*Data segment:*
· · · · ·

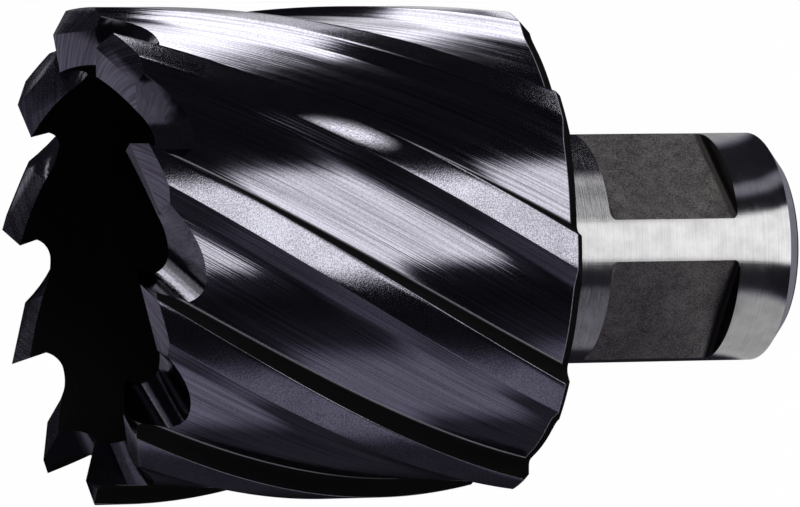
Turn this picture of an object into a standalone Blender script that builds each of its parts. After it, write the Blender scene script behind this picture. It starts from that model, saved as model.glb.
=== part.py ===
"""Annular cutter: a hollow fluted milling cutter with a two-flat shank, ground from one bar of steel.

The cutter stands on the end of its shank. The origin is the centre of that end face, +Z runs along
the axis to the teeth, and the two clamping flats face +X and +Y. Lengths are metres, angles degrees.
"""
import math

import bmesh
import bpy
from mathutils import Matrix, Vector

MM = 0.001
NAME = "annular_cutter"

# Overall
OVERALL_LENGTH = 61.0 * MM          # end of the shank to the highest point of the teeth
TURNING_STEPS = 96                  # facets round every turned surface

# Shank
SHANK_DIAMETER = 19.05 * MM
SHANK_LENGTH = 24.0 * MM
SHANK_CHAMFER_WIDTH = 1.7 * MM      # of the end chamfer, across the end face
SHANK_CHAMFER_HEIGHT = 1.4 * MM     # of the end chamfer, along the axis
FLAT_DEPTH = 1.68 * MM              # how far each flat is milled below the round of the shank
FLAT_START = 5.9 * MM               # height of the lower end of both flats
FLAT_LENGTH = 11.4 * MM
FLAT_CORNER_RADIUS = 0.5 * MM
FLAT_CORNER_STEPS = 3
FLAT_ANGLES = (0.0, 90.0)

# Pilot bore, right through
BORE_DIAMETER = 6.4 * MM
BORE_COUNTERSINK = 0.6 * MM

# Body and cavity
BODY_DIAMETER = 40.5 * MM
BODY_REAR_CHAMFER = 0.5 * MM
BODY_ROOT_FILLET = 0.6 * MM         # where the shank runs into the rear face of the body
WALL_THICKNESS = 4.7 * MM           # of the body round the cavity, before the flutes are milled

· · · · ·

*Objective:*
Print the whole listing exactly as it is.

*Final answer:*
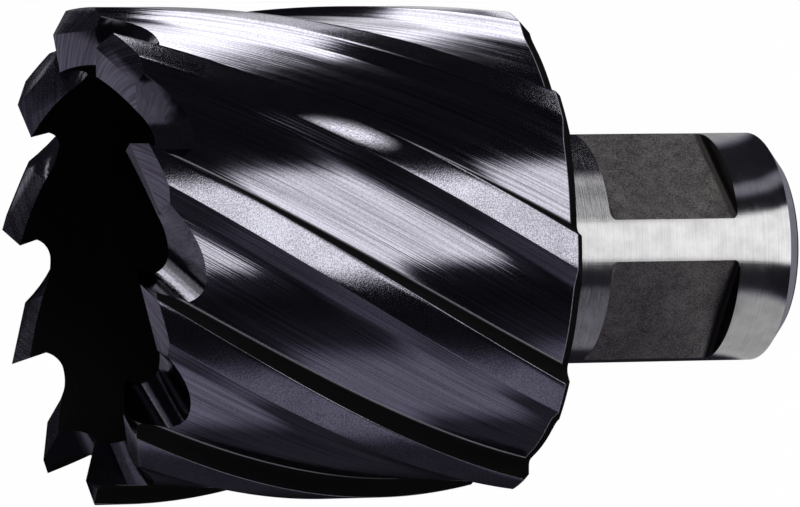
Turn this picture of an object into a standalone Blender script that builds each of its parts. After it, write the Blender scene script behind this picture. It starts from that model, saved as model.glb.
=== part.py ===
"""Annular cutter: a hollow fluted milling cutter with a two-flat shank, ground from one bar of steel.

The cutter stands on the end of its shank. The origin is the centre of that end face, +Z runs along
the axis to the teeth, and the two clamping flats face +X and +Y. Lengths are metres, angles degrees.
"""
import math

import bmesh
import bpy
from mathutils import Matrix, Vector

MM = 0.001
NAME = "annular_cutter"

# Overall
OVERALL_LENGTH = 61.0 * MM          # end of the shank to the highest point of the teeth
TURNING_STEPS = 96                  # facets round every turned surface

# Shank
SHANK_DIAMETER = 19.05 * MM
SHANK_LENGTH = 24.0 * MM
SHANK_CHAMFER_WIDTH = 1.7 * MM      # of the end chamfer, across the end face
SHANK_CHAMFER_HEIGHT = 1.4 * MM     # of the end chamfer, along the axis
FLAT_DEPTH = 1.68 * MM              # how far each flat is milled below the round of the shank
FLAT_START = 5.9 * MM               # height of the lower end of both flats
FLAT_LENGTH = 11.4 * MM
FLAT_CORNER_RADIUS = 0.5 * MM
FLAT_CORNER_STEPS = 3
FLAT_ANGLES = (0.0, 90.0)

# Pilot bore, right through
BORE_DIAMETER = 6.4 * MM
BORE_COUNTERSINK = 0.6 * MM

# Body and cavity
BODY_DIAMETER = 40.5 * MM
BODY_REAR_CHAMFER = 0.5 * MM
BODY_ROOT_FILLET = 0.6 * MM         # where the shank runs into the rear face of the body
WALL_THICKNESS = 4.7 * MM           # of the body round the cavity, before the flutes are milled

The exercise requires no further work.